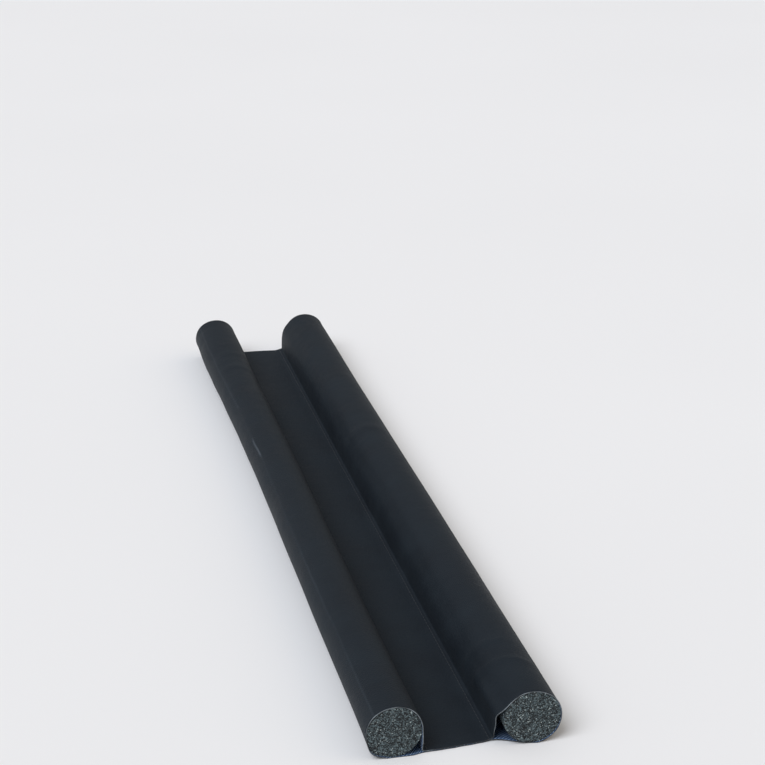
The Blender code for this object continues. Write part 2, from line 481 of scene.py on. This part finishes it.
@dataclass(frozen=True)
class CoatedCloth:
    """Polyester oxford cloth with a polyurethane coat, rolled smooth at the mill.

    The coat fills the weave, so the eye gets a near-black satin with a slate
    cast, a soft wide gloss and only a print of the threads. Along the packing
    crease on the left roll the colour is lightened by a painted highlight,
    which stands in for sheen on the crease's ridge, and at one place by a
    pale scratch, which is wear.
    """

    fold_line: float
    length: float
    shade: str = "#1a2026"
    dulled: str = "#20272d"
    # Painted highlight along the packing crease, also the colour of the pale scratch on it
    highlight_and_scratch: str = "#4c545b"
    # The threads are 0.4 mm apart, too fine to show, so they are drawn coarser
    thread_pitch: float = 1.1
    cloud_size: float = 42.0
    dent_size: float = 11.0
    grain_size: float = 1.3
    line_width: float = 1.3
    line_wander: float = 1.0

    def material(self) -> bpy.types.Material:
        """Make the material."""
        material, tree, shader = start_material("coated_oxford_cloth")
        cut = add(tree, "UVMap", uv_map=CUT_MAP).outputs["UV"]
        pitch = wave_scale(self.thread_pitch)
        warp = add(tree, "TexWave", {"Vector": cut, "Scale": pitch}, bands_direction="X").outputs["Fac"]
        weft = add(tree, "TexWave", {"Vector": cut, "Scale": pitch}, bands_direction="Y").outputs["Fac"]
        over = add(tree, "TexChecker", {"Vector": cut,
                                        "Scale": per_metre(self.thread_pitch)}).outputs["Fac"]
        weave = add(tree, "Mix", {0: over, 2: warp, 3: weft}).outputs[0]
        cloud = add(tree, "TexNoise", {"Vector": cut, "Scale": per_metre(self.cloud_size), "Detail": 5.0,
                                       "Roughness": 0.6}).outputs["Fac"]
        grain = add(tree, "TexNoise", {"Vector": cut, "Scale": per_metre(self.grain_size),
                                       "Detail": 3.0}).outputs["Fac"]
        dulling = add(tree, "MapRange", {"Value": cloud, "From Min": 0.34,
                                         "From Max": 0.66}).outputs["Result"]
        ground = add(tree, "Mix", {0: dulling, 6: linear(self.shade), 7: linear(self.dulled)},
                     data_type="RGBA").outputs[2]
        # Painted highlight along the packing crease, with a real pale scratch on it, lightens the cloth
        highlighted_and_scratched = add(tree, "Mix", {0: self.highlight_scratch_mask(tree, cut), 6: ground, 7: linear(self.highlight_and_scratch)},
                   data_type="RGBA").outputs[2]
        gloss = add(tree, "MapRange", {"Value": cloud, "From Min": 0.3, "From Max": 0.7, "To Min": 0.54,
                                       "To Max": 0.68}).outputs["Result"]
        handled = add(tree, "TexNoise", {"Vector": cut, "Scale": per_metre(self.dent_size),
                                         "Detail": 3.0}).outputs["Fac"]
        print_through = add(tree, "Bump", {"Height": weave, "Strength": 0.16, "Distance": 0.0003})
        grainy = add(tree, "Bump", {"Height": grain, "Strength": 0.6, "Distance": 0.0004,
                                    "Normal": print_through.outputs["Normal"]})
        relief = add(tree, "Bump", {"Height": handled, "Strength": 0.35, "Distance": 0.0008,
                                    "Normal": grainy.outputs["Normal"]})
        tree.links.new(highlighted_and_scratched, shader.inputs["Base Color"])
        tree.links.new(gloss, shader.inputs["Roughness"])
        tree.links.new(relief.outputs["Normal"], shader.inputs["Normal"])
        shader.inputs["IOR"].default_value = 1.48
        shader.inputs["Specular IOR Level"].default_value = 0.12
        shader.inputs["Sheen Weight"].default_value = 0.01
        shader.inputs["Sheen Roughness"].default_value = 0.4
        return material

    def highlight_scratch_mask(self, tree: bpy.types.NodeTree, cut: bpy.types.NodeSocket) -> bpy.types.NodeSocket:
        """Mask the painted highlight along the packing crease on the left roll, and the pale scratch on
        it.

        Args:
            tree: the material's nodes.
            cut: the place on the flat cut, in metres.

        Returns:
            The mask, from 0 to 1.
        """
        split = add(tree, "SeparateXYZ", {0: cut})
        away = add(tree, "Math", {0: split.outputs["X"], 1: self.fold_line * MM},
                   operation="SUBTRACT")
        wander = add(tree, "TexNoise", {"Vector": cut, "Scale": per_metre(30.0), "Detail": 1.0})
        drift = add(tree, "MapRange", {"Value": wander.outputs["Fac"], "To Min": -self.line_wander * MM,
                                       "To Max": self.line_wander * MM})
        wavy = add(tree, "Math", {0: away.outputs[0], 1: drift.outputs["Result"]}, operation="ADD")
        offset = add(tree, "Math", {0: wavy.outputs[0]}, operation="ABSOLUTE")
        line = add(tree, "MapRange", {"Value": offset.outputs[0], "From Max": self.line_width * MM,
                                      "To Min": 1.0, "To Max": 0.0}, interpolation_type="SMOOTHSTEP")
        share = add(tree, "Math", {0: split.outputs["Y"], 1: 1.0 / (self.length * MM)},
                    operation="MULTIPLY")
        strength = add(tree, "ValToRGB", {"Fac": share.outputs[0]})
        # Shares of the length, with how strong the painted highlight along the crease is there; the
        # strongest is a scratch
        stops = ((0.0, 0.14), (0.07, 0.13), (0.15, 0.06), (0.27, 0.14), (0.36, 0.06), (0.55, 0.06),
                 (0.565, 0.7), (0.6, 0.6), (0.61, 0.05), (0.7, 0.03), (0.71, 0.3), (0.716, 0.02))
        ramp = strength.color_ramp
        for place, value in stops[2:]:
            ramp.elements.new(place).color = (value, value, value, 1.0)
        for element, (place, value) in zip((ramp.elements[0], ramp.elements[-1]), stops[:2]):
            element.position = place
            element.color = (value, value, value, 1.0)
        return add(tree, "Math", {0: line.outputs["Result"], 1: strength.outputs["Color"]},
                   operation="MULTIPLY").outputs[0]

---

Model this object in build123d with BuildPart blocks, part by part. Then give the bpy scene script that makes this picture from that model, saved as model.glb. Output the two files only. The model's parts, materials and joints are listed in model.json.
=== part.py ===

## [Task requirements]
Reproduce verbatim the lines above, from the line with "The Blender code" through the line with "at the mill.".

## [Output of the exercise]
The Blender code for this object continues. Write part 2, from line 481 of scene.py on. This part finishes it.
@dataclass(frozen=True)
class CoatedCloth:
    """Polyester oxford cloth with a polyurethane coat, rolled smooth at the mill.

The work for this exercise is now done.